Code Formatting and String Handling

  • Clarified use of commas in data declarations and the role of null terminators in C-style strings used by printf.
  • Emphasized careful register management when initializing multiple labeled data attributes.
  • Mentioned ongoing PICO code setup, version control, and repository structure updates.

Rust Code and Bitwise Operations

  • Compared an intended Rust implementation to an alternative design:
  • Rust strings carry their length; no need to pass length separately.
  • Demonstrated idiomatic Rust loops with iterators vs.
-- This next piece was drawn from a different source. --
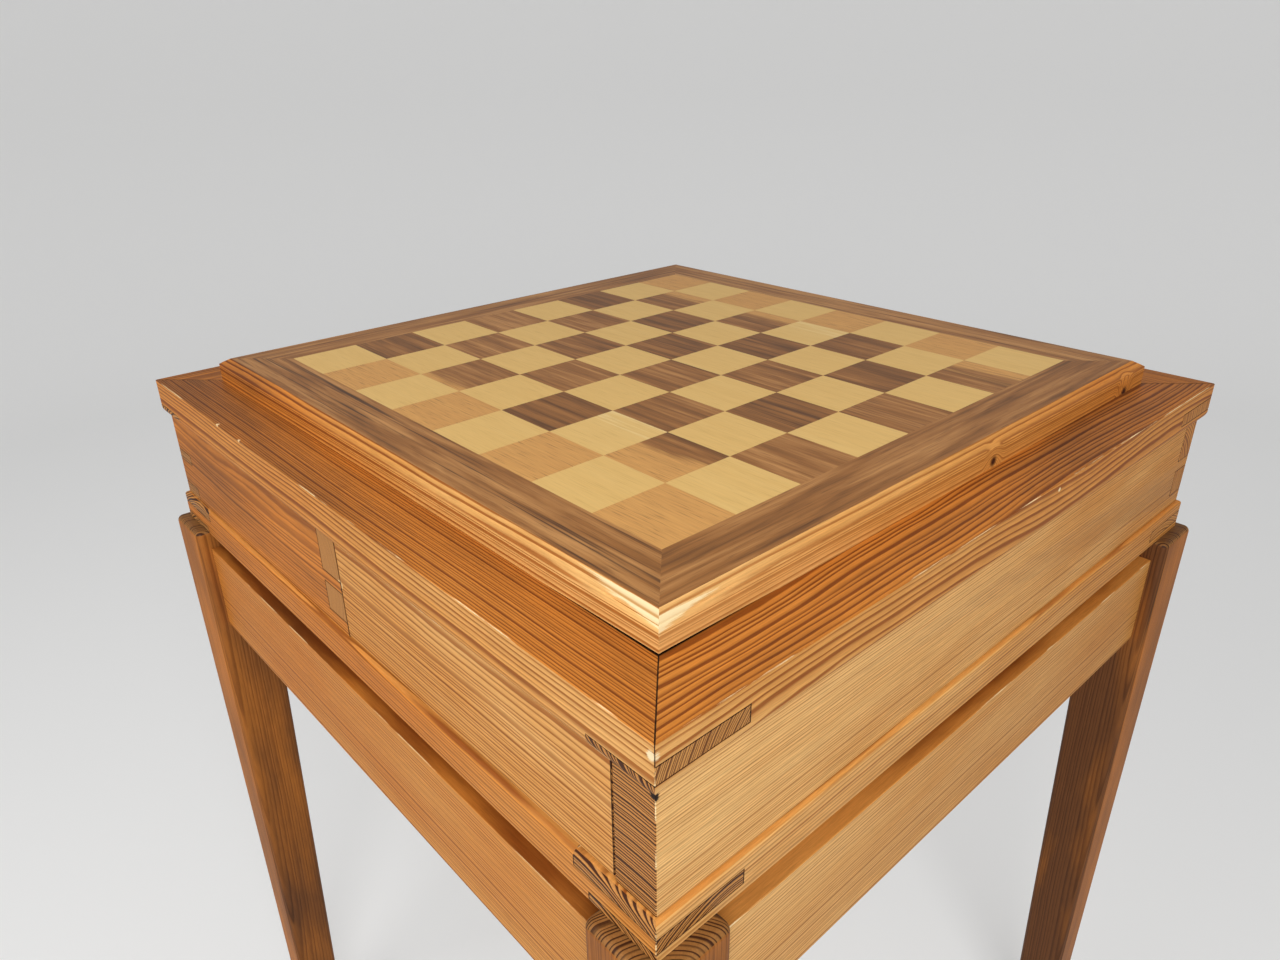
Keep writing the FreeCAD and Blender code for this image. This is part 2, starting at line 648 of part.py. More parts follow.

C-style loops.
  • Covered RISC-V shifts and bitwise ops:
  • Logical vs. arithmetic shifts.
  • 64-bit operations vs. 32-bit variants using the W-suffixed instructions.

Bit Sequence Extraction in Assembly

  • Demonstrated extracting a bit range from a 32-bit value:
  • Constructed a mask: shift a sequence of 1s by (bit-length − 1), then align to the target range.
  • Shifted the value to align the desired bits to position 0.
  • Corrected an initial mistake: the shift amount must be computed dynamically based on the requested bit range, not a fixed constant.

Sign Extension and Compiler Analysis

  • Showed sign extension of a small bit-width value (e.g., 4-bit) to 32 bits via shifts:
  • Shift left to move the sign bit into the high position, then arithmetic shift right to fill.
  • Used Rust Playground and Godbolt to inspect compiler-generated assembly:
  • Noted Rust debug mode’s overflow checks (e.g., in multiplication).
  • Resolved minor tool issues during the session.